TASK DETAILS: Give the listing below again in full, exactly as written.

Rows from an object dataset:
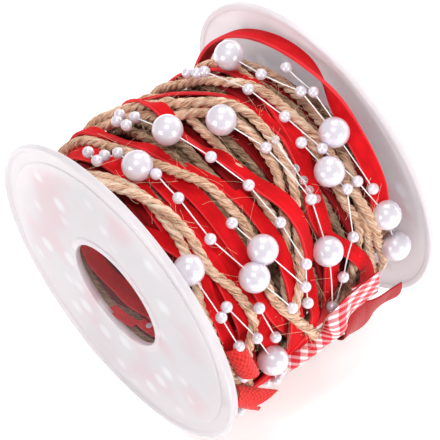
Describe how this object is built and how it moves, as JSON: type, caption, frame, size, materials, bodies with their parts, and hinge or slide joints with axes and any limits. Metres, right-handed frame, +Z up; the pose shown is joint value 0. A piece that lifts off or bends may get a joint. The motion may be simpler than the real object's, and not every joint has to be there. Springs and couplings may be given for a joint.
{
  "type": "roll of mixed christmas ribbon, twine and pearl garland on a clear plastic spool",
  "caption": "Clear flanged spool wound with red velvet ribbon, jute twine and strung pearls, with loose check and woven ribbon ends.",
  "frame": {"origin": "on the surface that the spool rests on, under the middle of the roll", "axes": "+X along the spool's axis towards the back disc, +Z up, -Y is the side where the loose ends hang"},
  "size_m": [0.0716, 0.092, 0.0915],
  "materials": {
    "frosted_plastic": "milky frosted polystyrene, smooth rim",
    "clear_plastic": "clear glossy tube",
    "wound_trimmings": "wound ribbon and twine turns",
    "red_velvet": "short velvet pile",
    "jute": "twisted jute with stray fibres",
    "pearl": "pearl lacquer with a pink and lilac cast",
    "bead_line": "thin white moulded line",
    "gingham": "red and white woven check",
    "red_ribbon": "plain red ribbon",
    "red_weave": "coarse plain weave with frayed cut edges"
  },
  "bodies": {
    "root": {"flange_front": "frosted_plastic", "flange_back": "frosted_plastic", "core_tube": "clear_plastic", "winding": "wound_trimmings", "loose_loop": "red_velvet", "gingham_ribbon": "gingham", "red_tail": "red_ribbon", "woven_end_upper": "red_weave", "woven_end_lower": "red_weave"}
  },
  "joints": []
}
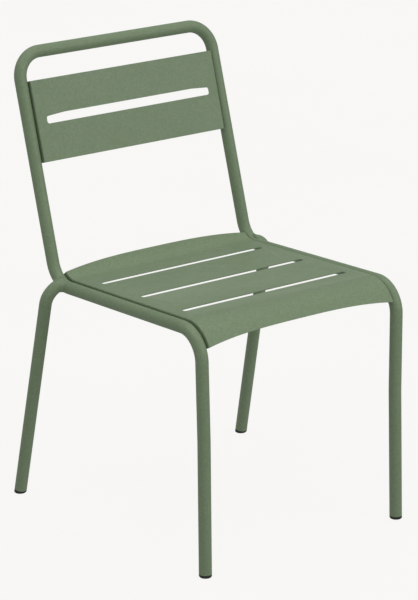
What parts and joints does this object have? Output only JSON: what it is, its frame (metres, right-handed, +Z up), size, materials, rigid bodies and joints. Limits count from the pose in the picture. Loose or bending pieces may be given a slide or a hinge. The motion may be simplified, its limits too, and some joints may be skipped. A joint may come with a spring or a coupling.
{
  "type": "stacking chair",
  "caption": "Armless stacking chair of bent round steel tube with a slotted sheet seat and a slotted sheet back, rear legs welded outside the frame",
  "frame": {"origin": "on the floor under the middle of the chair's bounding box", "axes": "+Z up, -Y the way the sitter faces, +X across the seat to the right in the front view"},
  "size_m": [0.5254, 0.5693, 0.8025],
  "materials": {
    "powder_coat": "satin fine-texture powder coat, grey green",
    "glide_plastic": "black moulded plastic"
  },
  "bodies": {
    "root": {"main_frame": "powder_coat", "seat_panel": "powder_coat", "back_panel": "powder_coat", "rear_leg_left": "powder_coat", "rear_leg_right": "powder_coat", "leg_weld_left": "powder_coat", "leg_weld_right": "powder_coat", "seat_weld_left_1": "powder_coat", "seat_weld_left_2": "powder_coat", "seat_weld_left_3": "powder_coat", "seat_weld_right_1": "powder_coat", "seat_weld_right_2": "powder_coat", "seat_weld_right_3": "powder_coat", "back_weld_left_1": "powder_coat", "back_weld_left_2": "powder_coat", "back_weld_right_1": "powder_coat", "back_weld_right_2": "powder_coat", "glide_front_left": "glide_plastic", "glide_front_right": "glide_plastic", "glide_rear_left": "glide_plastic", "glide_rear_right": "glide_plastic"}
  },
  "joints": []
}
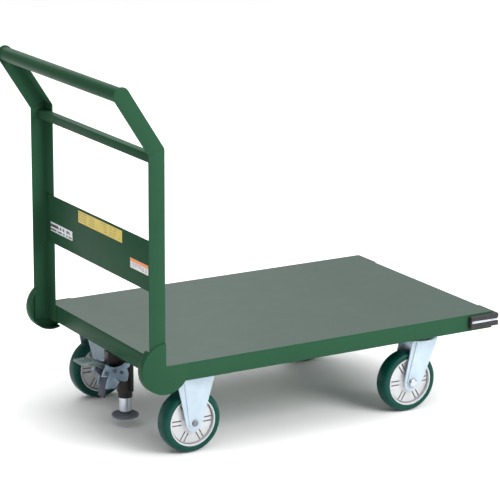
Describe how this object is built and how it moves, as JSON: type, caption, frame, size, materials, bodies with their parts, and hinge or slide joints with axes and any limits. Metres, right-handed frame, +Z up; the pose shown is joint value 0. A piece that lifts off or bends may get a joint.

EXERCISE RESULT:
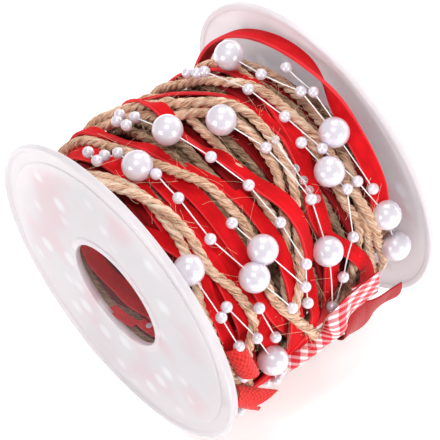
Describe how this object is built and how it moves, as JSON: type, caption, frame, size, materials, bodies with their parts, and hinge or slide joints with axes and any limits. Metres, right-handed frame, +Z up; the pose shown is joint value 0. A piece that lifts off or bends may get a joint. The motion may be simpler than the real object's, and not every joint has to be there. Springs and couplings may be given for a joint.
{
  "type": "roll of mixed christmas ribbon, twine and pearl garland on a clear plastic spool",
  "caption": "Clear flanged spool wound with red velvet ribbon, jute twine and strung pearls, with loose check and woven ribbon ends.",
  "frame": {"origin": "on the surface that the spool rests on, under the middle of the roll", "axes": "+X along the spool's axis towards the back disc, +Z up, -Y is the side where the loose ends hang"},
  "size_m": [0.0716, 0.092, 0.0915],
  "materials": {
    "frosted_plastic": "milky frosted polystyrene, smooth rim",
    "clear_plastic": "clear glossy tube",
    "wound_trimmings": "wound ribbon and twine turns",
    "red_velvet": "short velvet pile",
    "jute": "twisted jute with stray fibres",
    "pearl": "pearl lacquer with a pink and lilac cast",
    "bead_line": "thin white moulded line",
    "gingham": "red and white woven check",
    "red_ribbon": "plain red ribbon",
    "red_weave": "coarse plain weave with frayed cut edges"
  },
  "bodies": {
    "root": {"flange_front": "frosted_plastic", "flange_back": "frosted_plastic", "core_tube": "clear_plastic", "winding": "wound_trimmings", "loose_loop": "red_velvet", "gingham_ribbon": "gingham", "red_tail": "red_ribbon", "woven_end_upper": "red_weave", "woven_end_lower": "red_weave"}
  },
  "joints": []
}
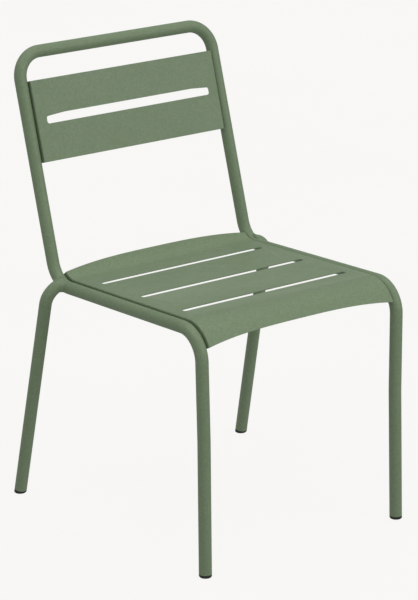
What parts and joints does this object have? Output only JSON: what it is, its frame (metres, right-handed, +Z up), size, materials, rigid bodies and joints. Limits count from the pose in the picture. Loose or bending pieces may be given a slide or a hinge. The motion may be simplified, its limits too, and some joints may be skipped. A joint may come with a spring or a coupling.
{
  "type": "stacking chair",
  "caption": "Armless stacking chair of bent round steel tube with a slotted sheet seat and a slotted sheet back, rear legs welded outside the frame",
  "frame": {"origin": "on the floor under the middle of the chair's bounding box", "axes": "+Z up, -Y the way the sitter faces, +X across the seat to the right in the front view"},
  "size_m": [0.5254, 0.5693, 0.8025],
  "materials": {
    "powder_coat": "satin fine-texture powder coat, grey green",
    "glide_plastic": "black moulded plastic"
  },
  "bodies": {
    "root": {"main_frame": "powder_coat", "seat_panel": "powder_coat", "back_panel": "powder_coat", "rear_leg_left": "powder_coat", "rear_leg_right": "powder_coat", "leg_weld_left": "powder_coat", "leg_weld_right": "powder_coat", "seat_weld_left_1": "powder_coat", "seat_weld_left_2": "powder_coat", "seat_weld_left_3": "powder_coat", "seat_weld_right_1": "powder_coat", "seat_weld_right_2": "powder_coat", "seat_weld_right_3": "powder_coat", "back_weld_left_1": "powder_coat", "back_weld_left_2": "powder_coat", "back_weld_right_1": "powder_coat", "back_weld_right_2": "powder_coat", "glide_front_left": "glide_plastic", "glide_front_right": "glide_plastic", "glide_rear_left": "glide_plastic", "glide_rear_right": "glide_plastic"}
  },
  "joints": []
}
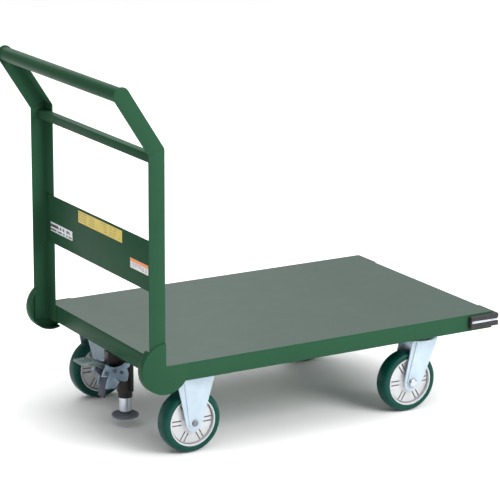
Describe how this object is built and how it moves, as JSON: type, caption, frame, size, materials, bodies with their parts, and hinge or slide joints with axes and any limits. Metres, right-handed frame, +Z up; the pose shown is joint value 0. A piece that lifts off or bends may get a joint.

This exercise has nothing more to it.